Mission: Impossible III is structured just like Alias - it moves at breakneck pace from one globetrotting mission to another. We visit Berlin, Rome and Shanghai - unlike Alias, M:I III can actually afford location work! In between the heists the plot is advanced with Alias-like twists and double-crosses. There's also the occasional moment set aside for home life and romance - emotional involvement is something that's been missing from the Mission: Impossible series till now. The themes should be familiar to fans of the show: work intruding dangerously on personal lives, sinister organisations seeking powerful weapons and treachery from above. If you have a soft spot for Marshall Flinkman, you'll be pleased to know M:I III's comic relief is provided by Shaun Of The Dead's Simon Pegg, playing a talkative techie who could be Marshall's English cousin.

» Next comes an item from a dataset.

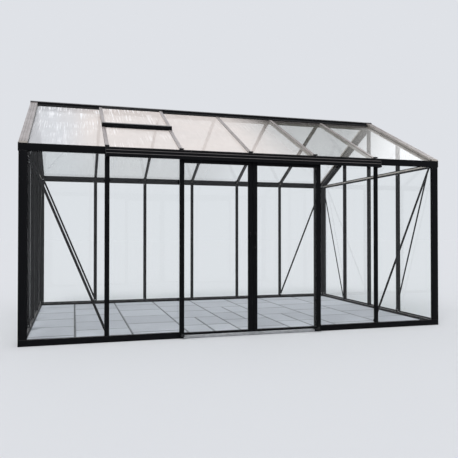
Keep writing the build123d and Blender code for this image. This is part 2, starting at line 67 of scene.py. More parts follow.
# Daylight
# An even overcast sky with a weak, very soft sun high on the left. The eye sees a pale backdrop, and so do
# metal and glass, apart from a dark patch and a bright one beyond the right-hand end, which only
# reflections show. What falls on matt surfaces is dimmer, so that colours come out as written.
backdrop_colour = (0.74, 0.76, 0.80, 1)
dark_patch = {"turn": radians(32), "rise": radians(36), "width": radians(9)}
dark_patch_colour = (0.07, 0.08, 0.06, 1)
bright_patch = {"turn": radians(55), "rise": radians(32), "width": radians(14)}
bright_patch_colour = (1.55, 1.56, 1.58, 1)
patch_softness = radians(3)
sky_light_colour = (0.93, 0.96, 1.0, 1)
sky_light_strength = 0.62
sun_strength = 1.5
sun_width = radians(25)
sun_direction = (radians(38), 0, radians(-32))


def put(entry, value):
    """Links a socket to a node's input, or sets a number or colour on it."""
    if isinstance(value, bpy.types.NodeSocket):
        entry.id_data.links.new(value, entry)
    else:
        entry.default_value = value


def feed(node, **values):
    """Puts values into a node's inputs, whose names are written with underscores; returns the node."""
    for label, value in values.items():
        put(node.inputs[label.replace("_", " ")], value)
    return node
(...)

Mission: Impossible III even opens like many an Alias episode, by teasing us with a tense climactic scene before flashing back to the beginning of the story. IMF agent Ethan Hunt (Tom Cruise) is strapped to a chair in a dingy room. A young woman he cares for (Michelle Monaghan) is tied to another chair, facing him. A sadistic slimeball (Philip Seymour Hoffman) stands over her with a gun to her head. He's in the process of counting to ten. If Hunt hasn't told him where to find an object known as the Rabbit's Foot by the time he reaches ten... bang!
Flashback to an engagement party. The young woman we saw tied to a chair is Julia and she's just become Ethan Hunt's fiancée. She thinks he works for the Transport Department, studying traffic patterns. In fact Hunt is still with IMF but no longer on active duty - he's training future agents. During the party, he receives a call from his former handler, Musgrave (Billy Crudup). There's a situation: Ethan's star pupil Lindsey Farris (Keri Russell) has disappeared on a mission in Berlin.
Lindsey's being held hostage by an elusive arms dealer called Owen Davien - the slimeball from the opening scene. Lindsey was more than a pupil to Ethan, she was like a younger sister so he agrees to come out of retirement and attempt a rescue. Ethan kisses his wife-to-be goodbye and heads to Berlin. Accompanying him are three IMF agents: there are newcomers Zhen (Hong Kong star Maggie Q) and Declan (Match Point's Jonathan Rhys Meyers) and of course there's wisecracking computer genius Luther Stickell (Ving Rhames), the only character besides Hunt to appear in all the Mission: Impossible films.
M:I III tells a compelling story, courtesy of JJ Abrams and two of his Alias collaborators Alex Kurtzman and Roberto Orci. The plot is clever and unpredictable enough to keep you hooked. The characters are well written and the dialogue more memorable than in previous M:I installments. There's room for some surprisingly playful story developments. I particularly liked the change of protagonist in the climactic shoot-out.
As movie-making, it's energetic and exciting. The film hurtles from one expensive action scene to another, rarely stopping for air. Those who thought the first two movies had slow stretches will have no cause for complaint this time although some may miss the style of Brian De Palma's original and others the supercharged excitement of John Woo's follow-up. JJ Abrams, who has never directed a feature film before, is a good director of suspense and action but he's not in the same league as De Palma and Woo.
The enormous budget provides some real spectacle. The locations are well used. If we don't see much of Berlin at night, both Rome and Shanghai are shot to impressive effect - their respective tourist agencies should be delighted. If some of the action amounts to generic shoot-outs and some of the CGI looks like exactly that, there are two truly thrilling set-pieces. One involves a raid on a skyscraper and the other a moving jailbreak on what looks like the same Florida causeway used in Licence To Kill and True Lies.
Abrams has assembled a very strong cast. Oscar winner Philip Seymour Hoffman makes a magnificently evil villain. I think the movie gets it dead right by never giving him any laughs and keeping his scenes to a bare minimum. It's been a while since a movie bad guy seemed like such a threat. Laurence Fishburne, playing the IMF director, also makes the most of a couple of good scenes. Ving Rhames is once again very funny as Ethan's longtime partner and while Maggie Q and Jonathan Rhys Meyers don't have a lot to work with, they're likeable sidekicks. Ms Q is certainly a pleasant sight in a revealing party dress. Michelle Monaghan and Keri Russell aren't asked to do much more than be spunky and cute. Simon Pegg is a scream.
As for Tom Cruise, he's a physical presence rather than an actor in these films. Ethan Hunt has never been much of a character. After three movies, what do we know about him other than he's a good guy, he fancies women and he takes on impossible missions? Fortunately Cruise is one of those rare stars who can fill out a blank role with his own charisma and he does the job as well as it can be done.
Mission: Impossible III is a fine action movie, a solid addition to the series and a good start to the summer movie season. It leaves you humming the theme tune and looking forward to the next installment.